O'BRIEN: Jonathon, you had an opportunity along with the other family members to get a briefing Monday night on the report. What was it like hearing that from the members of the Columbia Accident Investigation Board?

CLARK: The personal debrief to the spouses of the Columbia tragedy was very, very attentive. They succinctly presented the context of the report, which is obviously a voluminous prescription for change.

We listened to the overview and asked a number of poignant questions. Then we had the opportunity Tuesday to get the actual report itself and go over it in a little bit more detail.

Obviously, it's not nearly enough time to give you a thorough impression of it, but I felt they did a very thorough and concise job.

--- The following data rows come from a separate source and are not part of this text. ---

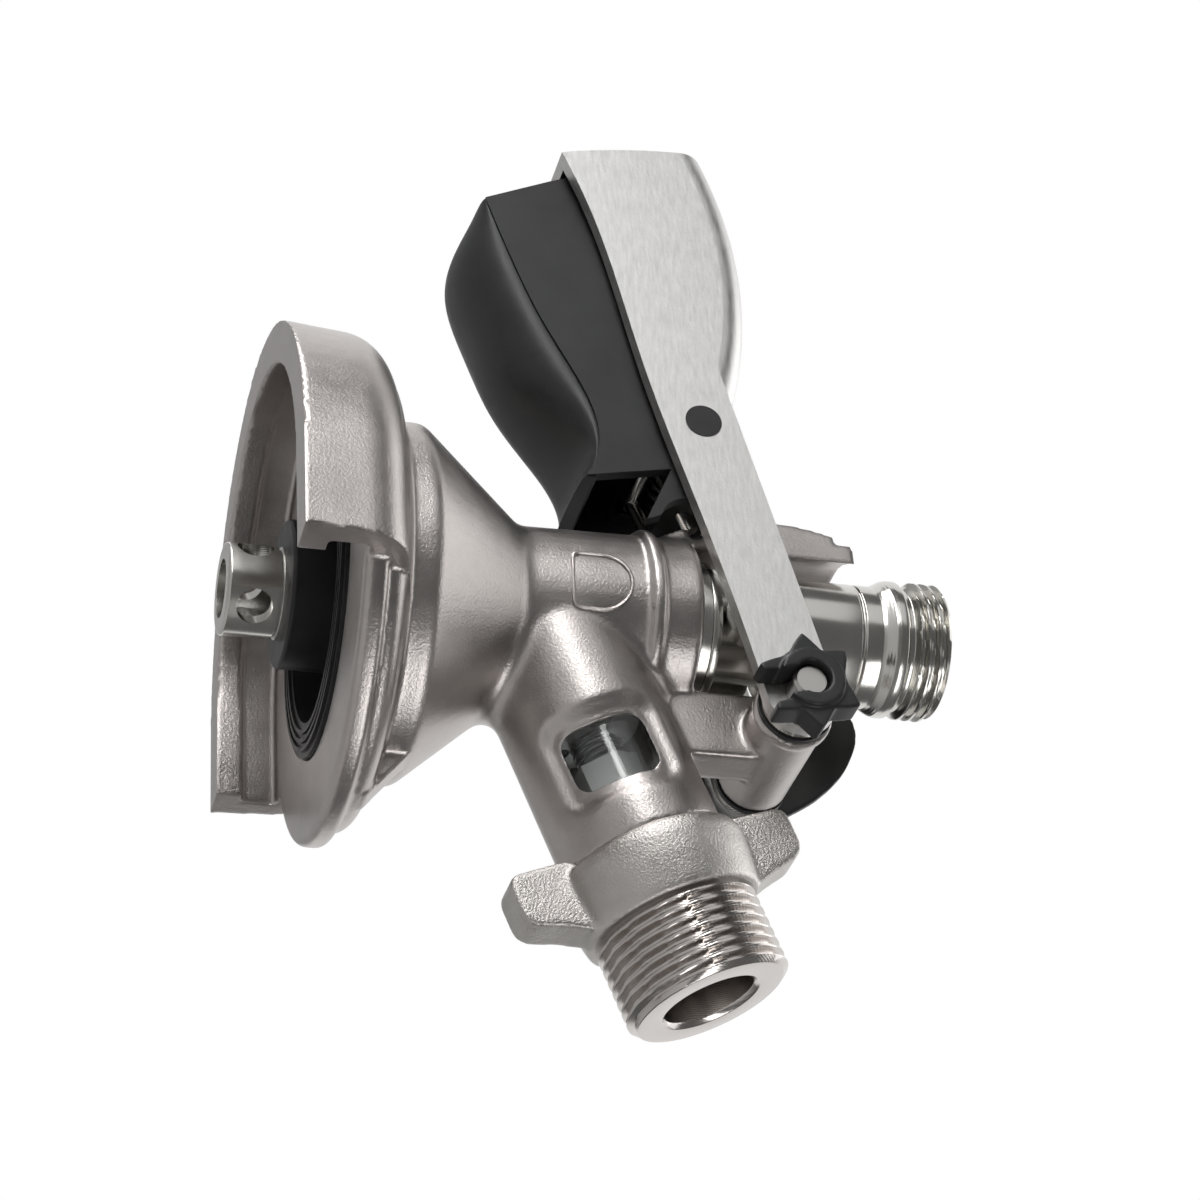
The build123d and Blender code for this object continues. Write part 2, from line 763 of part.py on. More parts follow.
def make_thumb_cover():
    """Black cup on the far end of the pin, open towards the arm on its grip side."""
    cup = extrude(cover_outline(0), amount=cover_wall + cover_depth)
    cup -= Pos(0, 0, cover_wall) * extrude(cover_outline(cover_wall), amount=cover_depth)
    cup -= Pos(0, 0, cover_wall) * extrude(cover_gate(), amount=cover_depth)
    cup = Pos(pivot_x, cover_back_y, pivot_z) * Rot(90, 0, 0) * mirror(cup, Plane.XY)
    return cup - cross_bar(pivot, pin_r, 0, cover_back_y)


# ---------------------------------------------------------------- grip and latch
def grip_ridge():
    """Edge between the side walls and the belly, from the grip's end to its nose."""
    return Spline(grip_end_low, (61.2, 0, 42.8), (51.0, 0, 46.7), (41.0, 0, 51.5), (31.0, 0, 54.8), grip_nose)


def about_grip_pin(radius, z):
    """A point at a radius from the grip's pin, on its far side, at a height."""
    return (grip_pin_x + sqrt(radius ** 2 - (z - grip_pin_z) ** 2), 0, z)


def grip_side():
    """Outline of one side wall with its hinge ear and its tail."""
    end_corner = about_grip_pin(grip_sweep_r, grip_end_corner_z)
    end_middle = about_grip_pin(grip_sweep_r, (grip_end_corner_z + grip_top_z) / 2)
    end_top = about_grip_pin(grip_sweep_r, grip_top_z)
    ear_top = (grip_pin_x + 1.2, 0, grip_pin_z + grip_boss_r - 0.2)
    ear_back = (grip_pin_x - grip_boss_r, 0, grip_pin_z)
    edges = [
        grip_ridge(),
        Polyline(grip_nose, (23.3, 0, 66.8), grip_tail_tip, (13.9, 0, 64.4)),
        ThreePointArc((13.9, 0, 64.4), (16.9, 0, 66.6), (17.6, 0, 70.2)),
        Polyline((17.6, 0, 70.2), (24.2, 0, 70.6), ear_back, ear_top, grip_shoulder, end_top),
        ThreePointArc(end_top, end_middle, end_corner),
        Line(end_corner, grip_end_low),
    ]
    return make_face(edges)


def belly_loft(half_width, shrink, rise, stations):
    """Belly between the side walls: half-elliptic sections that run on upwards by a rise."""
    sections = []
    for x, ridge_z, depth in stations:
        plane = Plane(origin=(x, 0, ridge_z), x_dir=(0, 1, 0), z_dir=(-1, 0, 0))
        bowl = plane * EllipticalCenterArc((0, 0), half_width, depth - shrink, arc_size=180)
        top = Polyline(
            (x, -half_width, ridge_z), (x, -half_width, ridge_z + rise),
            (x, half_width, ridge_z + rise), (x, half_width, ridge_z),
        )
        sections.append(make_face([bowl, top]))
    return loft(sections)


def make_grip_trigger():
    """Hollow black grip: finger belly, side walls with ears and tails, and latch lugs."""
    outer = extrude(grip_side(), amount=grip_half_width, both=True)
    inner_y = grip_half_width - grip_wall
    room = cross_bar(grip_pin, grip_sweep_r - grip_wall, inner_y, -inner_y)
    room -= Pos(grip_end_low[0] - grip_wall + 50, 0, 0) * Box(100, 100, 2 * grip_end_corner_z)
    shape = outer - room
    shape += belly_loft(grip_half_width - grip_step, 0, belly_rise, belly_stations)
    shape -= belly_loft(inner_y - grip_step, grip_wall, 4 * belly_rise, belly_stations[1:-2])
    ear = cross_bar(grip_pin, grip_boss_r, inner_y, inner_y - grip_wall)
    shape += ear + mirror(ear, Plane.XZ)
    lug = latch_lug(inner_y)
    shape += lug + mirror(lug, Plane.XZ)
    shape -= cross_bar(grip_pin, grip_pin_r + running_gap, grip_half_width + 1, -grip_half_width - 1)
    return shape


def latch_lug(inner_y):
    """Slotted lug inside a side wall that pulls the latch's cross bar."""
    bar = latch_bar_centre()
    slot_half = latch_r + latch_slack
    block = Pos(bar.X, inner_y - grip_wall / 2, bar.Z) * Box(
        2 * (slot_half + lug_wall), grip_wall, 2 * (slot_half + lug_play + lug_wall)
    )
    slot = Pos(bar.X, inner_y - grip_wall / 2, bar.Z) * Box(
        2 * slot_half, grip_wall, 2 * (slot_half + lug_play)
    )
    return block - slot


def latch_line(distance):
    """A point on the latch's line of travel, measured from the prongs' tips."""
    tip_angle = radians(latch_angle_deg)
    tip = pivot + Vector(cos(tip_angle), 0, sin(tip_angle)) * (horn_r + latch_gap)
    slope = radians(latch_slope_deg)
    return tip + Vector(cos(slope), 0, sin(slope)) * distance


def latch_bar_centre():
    """Centre of the latch's cross bar."""
    return latch_line(latch_reach)


def latch_prong(radius, start, end, y):
    """A round prong on the latch's line of travel."""
    rod = Cylinder(radius, end - start, align=(Align.CENTER, Align.CENTER, Align.MIN))
    place = latch_line(start)
    return Pos(place.X, y, place.Z) * Rot(0, 90 - latch_slope_deg, 0) * rod


def make_latch_fork():
    """Two steel prongs joined by a cross bar that rides in the grip's lugs."""
    bar_half = grip_half_width - grip_wall - slide_gap
    shape = cross_bar(latch_bar_centre(), latch_r, bar_half, -bar_half)
    for y in (latch_half_pitch, -latch_half_pitch):
        shape += latch_prong(latch_r, 0, latch_reach, y)
    return shape


def make_latch_guide():
    """Black bridge between the arms that guides the latch's prongs."""
    middle_x = (guide_near_x + guide_far_x) / 2
    width = guide_far_x - guide_near_x
    bar = Pos(middle_x, 0, (guide_step_z + guide_top_z) / 2) * Box(
        width, 2 * arm_inner_y, guide_top_z - guide_step_z
    )
    low_half = grip_half_width - grip_wall - slide_gap
    stem = Pos(middle_x, 0, (guide_bottom_z + guide_step_z) / 2) * Box(
        width, 2 * low_half, guide_step_z - guide_bottom_z
    )
    shape = bar + stem
    for y in (latch_half_pitch, -latch_half_pitch):
        shape -= latch_prong(latch_r + running_gap, 0, latch_reach, y)
    return shape


def make_grip_pin():
    """Steel pin of the grip's hinge."""
    half = lever_half_width - cap_thick
    return cross_bar(grip_pin, grip_pin_r, half, -half)


def make_pin_caps():
    """Black caps that close the ends of the grip's pin."""
    def cap():
        return cross_bar(grip_pin, cap_r, lever_half_width + cap_stand, lever_half_width - cap_thick)

    return both_sides(cap)


def make_grip_spring():
    """Torsion spring round the grip's pin."""
    half = grip_half_width - 2 * grip_wall - slide_gap - spring_wire_r
    coil_r = grip_pin_r + slide_gap + spring_wire_r
    helix = Helix(2 * half / grip_spring_turn_count, 2 * half, coil_r)
    return Pos(grip_pin_x, half, grip_pin_z) * Rot(90, 0, 0) * coil_wire(helix, spring_wire_r)


# ---------------------------------------------------------------- probe
def make_probe_tube():
    """Sliding tube with collar, drive groove and beer thread."""
    outside = [
        (tip_stem_r, tube_bottom_z), (tube_r, tube_bottom_z), (tube_r, collar_bottom_z),
        (collar_r, collar_bottom_z), (collar_r, groove_bottom_z), (waist_r, groove_bottom_z),
        (waist_r, groove_top_z), (tube_r, groove_top_z), (tube_r, tube_shoulder_z),
        (under_thread_r, tube_shoulder_z + 0.5), (under_thread_r, beer_thread_bottom_z),
        (beer_thread_r, beer_thread_bottom_z), (beer_thread_r, probe_top_z - beer_thread_chamfer),
        (beer_thread_r - beer_thread_chamfer, probe_top_z),
    ]
    retainer_low = retainer_bottom_z()
    retainer_top = retainer_low + retainer_height
    inside = [
        (outlet_mouth_r, probe_top_z), (outlet_r, probe_top_z - outlet_mouth_depth),
        (outlet_r, retainer_top), (retainer_r, retainer_top), (retainer_r, retainer_low),
        (ball_chamber_r, retainer_low), (ball_chamber_r, ball_seat_z), (ball_throat_r, ball_seat_z),
        (ball_throat_r, ball_seat_z - throat_length), (beer_bore_r, ball_seat_z - throat_length),
        (beer_bore_r, stem_top_z), (tip_stem_r, stem_top_z),
    ]
    return turned(outside + inside)


def make_probe_tip():
    """Screwed-in tip with four cross holes."""
    stem = upright(tip_stem_r, probe_seal_bottom_z, stem_top_z)
    nose = upright(tip_r, tip_bottom_z, probe_seal_bottom_z)
    nose = fillet(nose.edges().group_by(Axis.Z)[0], tip_round)
    shape = nose + stem
    groove = upright(tip_r, tip_groove_z - 0.35, tip_groove_z + 0.35)
    shape -= groove - upright(tip_r - 0.5, tip_groove_z - 0.35, tip_groove_z + 0.35)
    shape -= upright(beer_bore_r, tip_bottom_z, stem_top_z)
    for angle in (tip_hole_turn_deg, tip_hole_turn_deg + 90):
        hole = Rot(0, 0, angle) * Rot(0, 90, 0) * Cylinder(tip_hole_r, 4 * tip_r)
        shape -= Pos(0, 0, tip_hole_z) * hole
    return shape


def make_probe_seal():
    """Rubber seal that pushes the keg's valve open."""
    shape = upright(probe_seal_r, probe_seal_bottom_z, tube_bottom_z)
    rim = [e for e in shape.edges() if e.center().Z < probe_seal_bottom_z + 0.01]
    shape = fillet(rim, probe_seal_round)
    return shape - upright(tip_stem_r, probe_seal_bottom_z, tube_bottom_z)


def ball_centre_z():
    """Height of the check ball's centre when it lies on its seat."""
    return ball_seat_z + sqrt((ball_r + running_gap) ** 2 - ball_throat_r ** 2)


def make_beer_ball():
    """Check ball in the beer line."""
    return Pos(0, 0, ball_centre_z()) * Sphere(ball_r)


def retainer_bottom_z():
    """Underside of the ring that stops the raised check ball."""
    return ball_centre_z() + ball_r + ball_travel + running_gap


def make_ball_retainer():
    """Ring that keeps the check ball in its chamber."""
    low = retainer_bottom_z()
    ring = upright(retainer_r, low, low + retainer_height)
    return ring - upright(ball_throat_r, low, low + retainer_height)


makers = {
    "coupler_body": make_body,
    "body_seal": make_body_seal,
    "probe_bush": make_probe_bush,
    "rod_seals": make_rod_seals,
    "sight_glass": make_sight_glass,
    "glass_washers": make_glass_washers,
    "check_seat": make_check_seat,
    "check_guide": make_check_guide,
    "check_poppet": make_check_poppet,
    "check_spring": make_check_spring,
    "gas_nipple": make_gas_nipple,
    "lever_frame": make_lever_frame,
    "arm_collars": make_arm_collars,
    "pivot_rings": make_pivot_rings,
    "drive_studs": make_drive_studs,
    "pivot_pin": make_pivot_pin,
    "star_clip": make_star_clip,
    "thumb_cover": make_thumb_cover,
    "grip_trigger": make_grip_trigger,
    "latch_fork": make_latch_fork,
    "latch_guide": make_latch_guide,
    "grip_pin": make_grip_pin,
    "pin_caps": make_pin_caps,
    "grip_spring": make_grip_spring,
    "probe_tube": make_probe_tube,
    "probe_tip": make_probe_tip,
    "probe_seal": make_probe_seal,
    "beer_ball": make_beer_ball,
    "ball_retainer": make_ball_retainer,
}

os.makedirs("parts", exist_ok=True)
for name, build in makers.items():
    export_step(build(), f"parts/{name}.step")
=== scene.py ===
"""Looks of the keg coupler: finishes, casting, pipe threads, clip, cover, studio and camera.

Everything is in metres in the coupler's own frame: the origin is on the probe's axis in the
plane of the claw's underside, +Z runs up the probe, +X points to the grip.
"""
import json
import math

import bmesh
import bpy
from mathutils import Matrix, Vector


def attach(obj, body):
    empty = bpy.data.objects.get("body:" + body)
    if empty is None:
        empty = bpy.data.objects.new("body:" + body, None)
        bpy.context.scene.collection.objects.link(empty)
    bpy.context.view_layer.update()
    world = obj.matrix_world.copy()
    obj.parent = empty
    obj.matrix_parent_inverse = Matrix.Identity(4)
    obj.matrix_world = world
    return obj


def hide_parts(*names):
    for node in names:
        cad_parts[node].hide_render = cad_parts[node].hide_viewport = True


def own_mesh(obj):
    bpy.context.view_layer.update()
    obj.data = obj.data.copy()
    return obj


mm = 0.001
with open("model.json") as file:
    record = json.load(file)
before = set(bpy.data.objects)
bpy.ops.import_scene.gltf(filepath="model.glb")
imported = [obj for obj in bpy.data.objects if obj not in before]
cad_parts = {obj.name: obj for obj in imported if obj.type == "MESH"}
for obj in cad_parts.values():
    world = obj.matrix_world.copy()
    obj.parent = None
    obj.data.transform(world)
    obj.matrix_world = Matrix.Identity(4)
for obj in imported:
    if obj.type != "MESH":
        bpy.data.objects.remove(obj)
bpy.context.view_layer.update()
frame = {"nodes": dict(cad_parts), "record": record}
nodes = frame["nodes"]


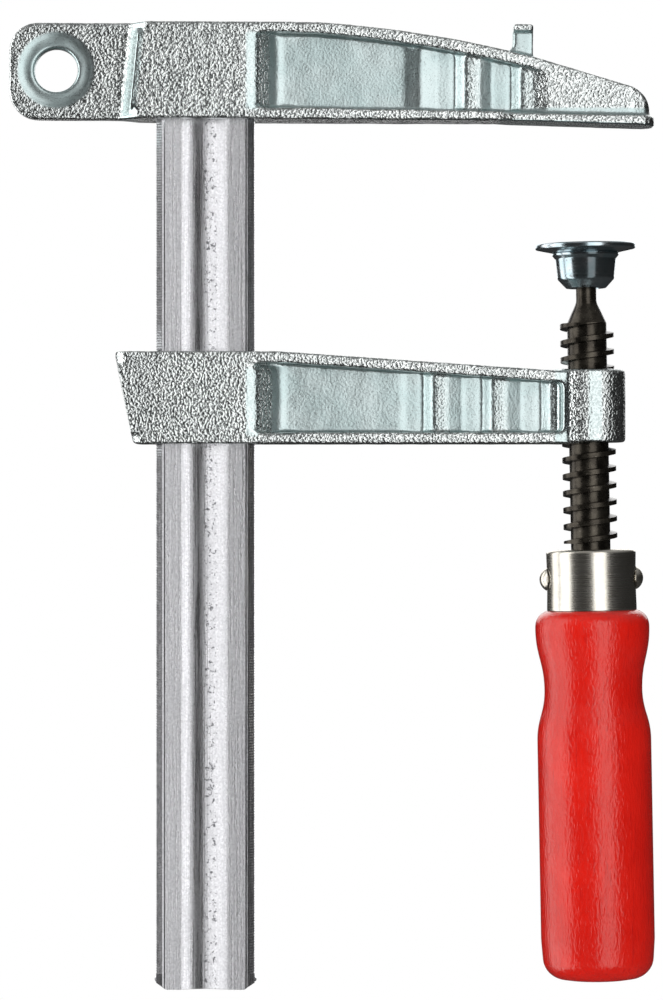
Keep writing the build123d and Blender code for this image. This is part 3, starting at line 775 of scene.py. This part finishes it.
def area_light(name, place, target, size, glow, glossy=True, only=None):
    """A rectangular soft light aimed at a point. glow is its radiance; only names what it falls on."""
    data = bpy.data.lights.new(name, "AREA")
    data.shape = "RECTANGLE"
    data.size, data.size_y = size
    data.energy = glow * math.pi * size[0] * size[1]
    light = bpy.data.objects.new(name, data)
    bpy.context.scene.collection.objects.link(light)
    light.location = place
    light.rotation_euler = (Vector(target) - Vector(place)).to_track_quat("-Z", "Y").to_euler()
    light.visible_camera = False
    light.visible_glossy = glossy
    if only:
        group = bpy.data.collections.new(name + "_receivers")
        for piece in only:
            group.objects.link(piece)
        light.light_linking.receiver_collection = group
    return light


def softbox(name, x, start, end, distance, glow, height=1.3, only=None):
    """An upright soft light that fills the angles from start to end, seen from x.

    Angles are in degrees from the camera's side, positive towards the right.
    """
    middle, half = math.radians((start + end) / 2), math.radians(abs(end - start) / 2)
    target = Vector((x, 0.0, STUDIO_HEIGHT))
    place = target + distance * Vector((math.sin(middle), -math.cos(middle), 0.0))
    return area_light(name, place, target, (2 * distance * math.tan(half), height), glow, only=only)


STUDIO_HEIGHT = -0.13  # metres, like everything in the studio
FLOOR_HEIGHT = -0.50
FLOOR_X = 0.08
RAIL_X, CAST_X, SCREW_X = 0.045, 0.090, 0.160
screw_nodes = [frame["nodes"][n] for n in ("spindle", "pressure_plate", "ball_cup", "handle_rivet")]
turned_group = screw_nodes + [cap, grip]
strip_group = [piece for piece in turned_group if piece is not frame["nodes"]["ball_cup"]]
cast_group = [upper, lower]
rail_group = [bar, head] + burrs

softbox("left_softbox", SCREW_X, -58, -122, 0.62, 1.9, only=turned_group)
softbox("right_strip", SCREW_X, 2, 36, 0.75, 1.9, only=strip_group)
softbox("cup_strip", SCREW_X, 6, 34, 0.75, 0.35, only=[frame["nodes"]["ball_cup"]])
softbox("cast_left", CAST_X, -56, -122, 0.75, 2.6, only=cast_group)
softbox("cast_right", CAST_X, -3, 56, 0.75, 1.55, only=cast_group)
softbox("rail_left", RAIL_X, -2, -66, 0.75, 1.55, only=rail_group)
softbox("rail_right", RAIL_X, 36, 68, 0.75, 1.8, only=rail_group)
softbox("rail_edge", RAIL_X, -100, -140, 0.75, 0.5, only=rail_group)
softbox("rail_back_right", RAIL_X, 146, 177, 0.75, 1.4, only=rail_group)
softbox("rail_back_left", RAIL_X, 194, 222, 0.75, 1.4, only=rail_group)
centre = (0.0825, 0.0, STUDIO_HEIGHT)
area_light("front_fill", (0.1, -1.2, 0.2), centre, (1.2, 1.0), 2.0, glossy=False)
area_light("back_fill", (0.1, 1.0, 0.3), centre, (1.2, 0.8), 1.5)
grip.visible_glossy = False


def studio_world():
    """White behind the object for the camera; a dim soft studio for everything that reflects."""
    world = bpy.data.worlds.new("studio")
    bpy.context.scene.world = world
    world.use_nodes = True
    tree = world.node_tree
    tree.nodes.clear()
    output = tree.nodes.new("ShaderNodeOutputWorld")
    mix = tree.nodes.new("ShaderNodeMixShader")
    path = tree.nodes.new("ShaderNodeLightPath")
    seen = tree.nodes.new("ShaderNodeBackground")
    seen.inputs["Color"].default_value = (1, 1, 1, 1)
    around = tree.nodes.new("ShaderNodeBackground")
    place = tree.nodes.new("ShaderNodeTexCoord")
    parts = tree.nodes.new("ShaderNodeSeparateXYZ")
    ramp = tree.nodes.new("ShaderNodeValToRGB")
    stops = [(0.0, 0.06), (0.36, 0.04), (0.5, 0.02), (0.62, 0.035), (1.0, 0.40)]
    while len(ramp.color_ramp.elements) < len(stops):
        ramp.color_ramp.elements.new(0.5)
    for element, (spot, level) in zip(ramp.color_ramp.elements, stops):
        element.position = spot
        element.color = (level, level, level, 1)
    scaled = tree.nodes.new("ShaderNodeMapRange")
    scaled.inputs["From Min"].default_value = -1.0
    tree.links.new(place.outputs["Generated"], parts.inputs["Vector"])
    tree.links.new(parts.outputs["Z"], scaled.inputs["Value"])
    tree.links.new(scaled.outputs["Result"], ramp.inputs["Fac"])
    tree.links.new(ramp.outputs["Color"], around.inputs["Color"])
    tree.links.new(path.outputs["Is Camera Ray"], mix.inputs["Fac"])
    tree.links.new(around.outputs["Background"], mix.inputs[1])
    tree.links.new(seen.outputs["Background"], mix.inputs[2])
    tree.links.new(mix.outputs["Shader"], output.inputs["Surface"])


def floor():
    """A pale round floor under the hanging clamp, out of the main view."""
    count, radius = 96, 1.3
    places = [(FLOOR_X, 0.0, FLOOR_HEIGHT)]
    for ring in (0.5, 1.0):
        for n in range(count):
            angle = 2 * math.pi * n / count
            x, y = radius * ring * math.cos(angle), radius * ring * math.sin(angle)
            places.append((FLOOR_X + x, y, FLOOR_HEIGHT))
    faces = [(0, 1 + n, 1 + (n + 1) % count) for n in range(count)]
    for n in range(count):
        a, b = 1 + n, 1 + (n + 1) % count
        faces.append((a, a + count, b + count, b))
    mesh = bpy.data.meshes.new("floor")
    mesh.from_pydata(places, [], faces)
    piece = bpy.data.objects.new("floor", mesh)
    bpy.context.scene.collection.objects.link(piece)
    g = Graph("pale_floor")
    speck = g.noise(300, 3.0)
    g.into("Base Color", g.mix(speck, (0.86, 0.86, 0.855), (0.90, 0.90, 0.895)))
    g.set(Roughness=0.7)
    mesh.materials.append(g.material)
    piece.visible_glossy = False
    return piece


def camera():
    """The camera stands level with the middle of the object and looks along +Y."""
    data = bpy.data.cameras.new("camera")
    data.lens = 156.0
    data.sensor_width = 36.0
    data.clip_start, data.clip_end = 0.05, 20.0
    eye = bpy.data.objects.new("camera", data)
    bpy.context.scene.collection.objects.link(eye)
    eye.location = (0.0825, -1.3, -0.1287)
    eye.rotation_euler = (math.pi / 2, 0, 0)
    bpy.context.scene.camera = eye


studio_world()
ground = floor()
middle_of_floor = (FLOOR_X, 0.0, FLOOR_HEIGHT)
area_light("floor_light", (FLOOR_X, 0.0, 1.6), middle_of_floor, (2.4, 2.4), 1.0, False, [ground])
camera()
bpy.context.scene.view_settings.view_transform = "Standard"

O'BRIEN: You view the report from a dual role, as a surviving family member but also as a NASA neurosurgeon at the Johnson Space Center. When Admiral Harold Gehman Jr. says he was sure the accident was caused by the foam striking the wing but also that NASA's checks and balances failed, that has to sting quite a bit.

CLARK: It does, and I think anytime something adverse happens like this, you have a chance to really deeply introspectively assess it. You come away with it saying, "Wow, I learned a lot."

You know I think everybody that I know at NASA anticipates that we will have some sweeping changes and change is good for an organization. It revitalizes it. We have a tremendously technologically risky endeavor ahead of us. If we don't adapt to those environments, we won't survive.

O'BRIEN: Admiral Gehman said his concern may not necessarily be the next shuttle to fly, but maybe a year later or even a year beyond that, when the backsliding and the apathy creeps back in. How do you guard against that?

CLARK: Anytime you are in a success-driven organization, it's bound to happen that you become complacent. You focus on things that are problems and then you accept them as normal, the so-called normalization of deviance from the expected, and then you essentially lower your guard. It's a problem in aircraft and other high-risk operations like the nuclear power industry.

So complacency is something we have to guard against continuously. We need those checks and balances like the board report recommends to carry on.

O'BRIEN: As you and the other family members delve into this report, there has to be a tendency to head toward a bit of bitterness and anger toward NASA.

CLARK: It's certainly an outcome that can result when you have lost somebody dear to you. I look at anger as perhaps a wasted emotion. Anger is something you direct toward somebody who deliberately did something evil, like the terrorists in the World Trade Center attack, for example.

I know most of the people that were involved in these launch decisions, and every one of them is deeply suffering from this.

So it is not a factor where somebody intentionally did the wrong thing or tried to cover up something. It was an inadvertent, systematic process failure across the organization. And all of us, every single one of us, from the top of the organization on down, I think, truly wants to change and make NASA a better organization.

O'BRIEN: When you hear members of the board saying they hear and see echoes of the Challenger disaster, that has to be particularly poignant.

CLARK: I wasn't here during the Challenger disaster but I certainly talked to a lot of people who were. And, yes, there were similarities, as Diane Vaughn pointed out earlier in her book ["The Challenger Launch Decision"]. You could almost erase the O-ring problem and put in the tile shedding and put "Columbia" instead of "Challenger."

So I think we are really going to have to look very carefully at what lessons we didn't learn from Challenger and make sure we absolutely learn them this time.

O'BRIEN: If Laurel were here to see the report, what do you suppose she would say about it?

CLARK: I think she would say, "Learn what you can, be as safe as you possibly can, but don't give up space exploration, especially human space exploration."

I think that is my feeling as well. We have to carry on that legacy, and we have to do it as safely as reasonably achievable. We don't just quit just because it's risky.